Reforming defamation law

Press Eye - Belfast Northern Ireland - 29th May 2012

Mike Nesbitt

Picture by Kelvin Boyes / Press Eye Peter Cheney reports on Mike Nesbitt’s plans to update Northern Ireland’s laws of libel.

Mike Nesbitt’s proposed Defamation Bill aims to bring Northern Ireland back into line with England and Wales after the UK Government’s legislation was held up in the Executive.

The Defamation Act 2013 received royal assent on 25 April and fulfilled a pledge made in the Coalition Agreement. It narrows the definition of defamatory statements to those which have caused or are likely to cause “serious harm” to the claimant’s reputation. The Act also clarifies the three main defences in libel actions: truth, honest opinion, and the public interest.

It received all-party support in Parliament and is also supported by the UUP, SDLP and Alliance Party. Sinn Féin has not yet commented on the legislation.

However, it was not extended to Northern Ireland as the Executive did not discuss the issue. The Department of Finance and Personnel is responsible for civil law and then Finance Minister Sammy Wilson said that he would prefer the law be developed through the courts.

Fellow DUP member Ian Paisley Junior claimed that ordinary people “feel that they have no protection” from unfair media reporting and was disappointed that “this law could have the effect of creating even greater freedom for the press.”

Nesbitt’s Bill mirrors the Defamation Act and the party hopes to take it through the Assembly by June 2014. The former journalist has said that Northern Ireland should not “operate the most repressive of libel laws while Great Britain supports the right to express honest opinion and raise matters of public interest.”

Press freedom rarely attracts public attention but breaking parity on defamation law could have three practical consequences.

Firstly, print and broadcast journalists may be forced to drop investigations.
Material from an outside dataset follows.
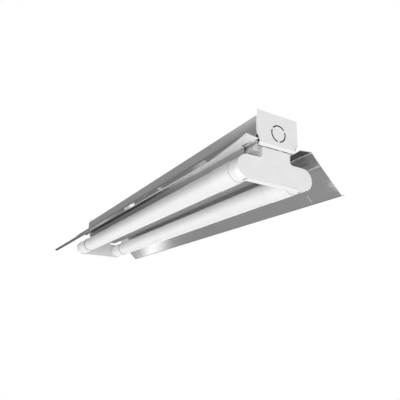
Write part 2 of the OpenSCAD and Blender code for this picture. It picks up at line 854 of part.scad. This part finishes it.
module light_strip() {
    color("white") at_lamp()
        box([-strip_half, -strip_w / 2, strip_z - strip_t], [strip_half, strip_w / 2, strip_z]);
}
module light_chips() {
    color("khaki") at_lamp() for (i = [0 : chips]) {
        translate([(i - chips / 2) * chip_pitch, 0, strip_z - strip_t])
            box([-chip_len / 2, -chip_w / 2, -chip_t], [chip_len / 2, chip_w / 2, 0]);
    }
}
module power_board() {
    color("green") at_lamp() {
        box([power_x, -board_y, -power_drop - power_t], [power_x + power_len, board_y, -power_drop]);
        x_cylinder(capacitor_d / 2, power_x + over, power_x + over + capacitor_len,
            0, -power_drop - power_t - capacitor_d / 2 + touch_gap);
        box([power_x + power_len - over - coil_len, -coil_w / 2, -power_drop - power_t - coil_h],
            [power_x + power_len - over, coil_w / 2, -power_drop - power_t + touch_gap]);
    }
}
// Rotor: a disc whose slot holds both pins and opens towards the other lamp
module rotor() {
    color("whitesmoke") at_lamp() difference() {
        x_cylinder(rotor_r, rotor_x, rotor_end);
        box([rotor_x - over, -rotor_r - over, -pin_d / 2 - pin_gap],
            [rotor_end + over, pin_y, pin_d / 2 + pin_gap]);
        x_cylinder(pin_d / 2 + pin_gap, rotor_x - over, rotor_end + over, pin_y);
    }
}
module right_tube() {
    lamp_tube();
}
module right_cap_near() {
    lamp_cap();
}
module right_cap_far() {
    far_end() lamp_cap();
}
module right_pins() {
    lamp_pins();
}
module right_rotor_near() {
    rotor();
}
module right_rotor_far() {
    far_end() rotor();
}
module right_light_strip() {
    light_strip();
}
module right_light_chips() {
    light_chips();
}
module right_power_board() {
    power_board();
}
module left_tube() {
    left_side() lamp_tube();
}
module left_cap_near() {
    left_side() lamp_cap();
}
module left_cap_far() {
    left_side() far_end() lamp_cap();
}
module left_pins() {
    left_side() lamp_pins();
}
module left_rotor_near() {
    left_side() rotor();
}
module left_rotor_far() {
    left_side() far_end() rotor();
}
module left_light_strip() {
    left_side() light_strip();
}
module left_light_chips() {
    left_side() light_chips();
}
module left_power_board() {
    left_side() power_board();
}

channel_housing();
end_plate_near();
end_plate_far();
reflector_left();
reflector_right();
reflector_screws();
wireway_cover();
cover_bridges();
cover_screws();
lampholder_bracket_near();
lampholder_bracket_far();
bracket_back_near();
bracket_back_far();
bracket_screws();
lampholder_left_near();
lampholder_right_near();
lampholder_left_far();
lampholder_right_far();
contacts_left_near();
contacts_right_near();
contacts_left_far();
contacts_right_far();
terminal_block();
terminal_screws();
ground_screw();
wires_near();
wires_far();
left_tube();
left_cap_near();
left_cap_far();
left_pins();
left_rotor_near();
left_rotor_far();
left_light_strip();
left_light_chips();
left_power_board();
right_tube();
right_cap_near();
right_cap_far();
right_pins();
right_rotor_near();
right_rotor_far();
right_light_strip();
right_light_chips();
right_power_board();
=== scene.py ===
import json

import bpy
from mathutils import Matrix, Vector

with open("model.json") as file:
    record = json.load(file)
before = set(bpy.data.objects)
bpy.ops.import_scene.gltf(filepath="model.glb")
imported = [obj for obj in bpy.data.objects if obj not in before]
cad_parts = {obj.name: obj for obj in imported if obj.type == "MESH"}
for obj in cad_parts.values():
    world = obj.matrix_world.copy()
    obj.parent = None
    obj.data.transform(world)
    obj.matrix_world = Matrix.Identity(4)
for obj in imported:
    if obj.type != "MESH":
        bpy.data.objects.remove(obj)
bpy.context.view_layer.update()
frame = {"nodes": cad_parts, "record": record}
nodes = frame["nodes"]
scene = bpy.context.scene

# Tone and gloss
WHITE = (1, 1, 1)
CLOUD_SHARE = 0.5  # of a rolled sheet's tone, where its lines give the rest
NOISE_LOW, NOISE_HIGH = 0.3, 0.7  # most of a noise lies between these
TONE_SPREAD = 0.02  # of a paint or moulding's grey level, each way
GLOSS_SPREAD = 0.05  # of its roughness, each way

# Sockets of the Mix node when it mixes colours
MIX_FACTOR, MIX_A, MIX_B, MIX_RESULT = 0, 6, 7, 2

# Soft steps over a surface, each as (nothing here, full here).
# Across the part: metres out from its middle plane, the same on both sides
WITHIN_COVER = (0.0292, 0.0288)
WITHIN_COVER_SIDE = (0.0294, 0.0291)
PAST_COVER = (0.0285, 0.0295)
PAST_INNER_BEND = (0.045, 0.0454)
WITHIN_OUTER_BEND = (0.0583, 0.0579)
REFLECTOR_BENDS = (0.0452, 0.0581)  # their middles
OFF_BEND = (0.0011, 0.0004)  # from a bend's middle
OUTER_WING = (0.06, 0.085)
REFLECTOR_RIM = (0.089, 0.0905)
REFLECTOR_LIP = (0.0905, 0.0912)
WITHIN_HOUSING = (0.0289, 0.0286)
# Across the part: metres to the right of its middle plane
LEFT_HALF = (0.01, -0.01)
RIGHT_HALF = (-0.01, 0.01)
# Along the part: metres from its middle towards the near end
FAR_HALF = (0.1, -0.1)
# The next four lines give the spans of the painted pale light on the flats, the pale patches on
# the wings and the painted glints on the lips
LEFT_PAINTED_LIGHT_ALONG = (0.02, 0.2)
RIGHT_PAINTED_LIGHT_ALONG = (0.27, 0.15)
PALE_PATCHES_ALONG = (0.27, 0.315)
PAINTED_GLINTS_START, PAINTED_GLINTS_END = (0.08, 0.09), (0.22, 0.2)
NEAR_CORNER = (0.2, 0.31)
PAST_NECK = (0.3019, 0.3023)  # the same at both ends
# Up: metres above the ceiling plane
TOP_OF_WALL = (-0.02, -0.006)
FOOT_OF_WALL = (-0.014, -0.036)
# Parts of the surface's normal
FACES_DOWN = (-0.02, -0.2)
LEVEL_SHEET = (-0.93, -0.97)
COVER_BOTTOM = (-0.7, -0.95)
FLANGE_BOTTOM = (-0.9, -0.98)
BRACKET_RIMS = (-0.1, -0.6)
PLATE_BOTTOM = (-0.1, -0.5)
FACES_UP = (0.02, 0.3)
FACES_SIDEWAYS = (0.5, 0.8)
CUT_WALL = (0.8, 0.5)

# Knockout ring of an end plate: its centre in metres, and its slots' inner and outer edge
RING_Y, RING_DROP = 0.001, 0.022
RING_INNER, RING_OUTER = (0.0082, 0.0085), (0.0105, 0.0102)

# Bright sheet: roughness of its matt parts (the painted light on the flats, and the outside), its
# covered and its worn parts, and how dull the last two are
MATT_ROUGH, COVER_ROUGH, WORN_ROUGH = 0.62, 0.5, 0.4
HALF_DULL = 0.5
# Strength of the painted light on the right flat, and the unevenness of the painted light on the
# left flat
RIGHT_PAINTED_LIGHT = 0.8
UNEVEN_PAINTED_LIGHT = (0.94, 1.0)
# Housing: how metallic its outside and inside are
OUTSIDE_METAL, INSIDE_METAL = 0.85, 0.2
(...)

Daily Telegraph executive director Lord Black has said that this would result in “poor government, bureaucratic cover-ups and, at worst, corruption.”

Secondly, the province’s reputation could be damaged if academics and investors in the creative industries are deterred. Film-making, publishing and software all rely on editorial content. The academic freedom point was made by Paul Bew, writing in agendaNi in July (issue 59, page 144).

Finally and most significantly, UK and Irish national newspapers may decide to stop circulating in Northern Ireland. Over the last year, The Independent and its sister paper (the i) have been withdrawn as local sales failed to cover the costs of circulation. The expense of publishing separate regional editions may result in more withdrawals from the market.

The UUP plans to start a consultation on the Bill this autumn and hopes that it will become law by June 2014. The party, though, will firstly consult new Finance Minister Simon Hamilton to check whether his view differs from that of his predecessor. Hamilton has regularly been critical of the media but he has not yet commented on defamation law.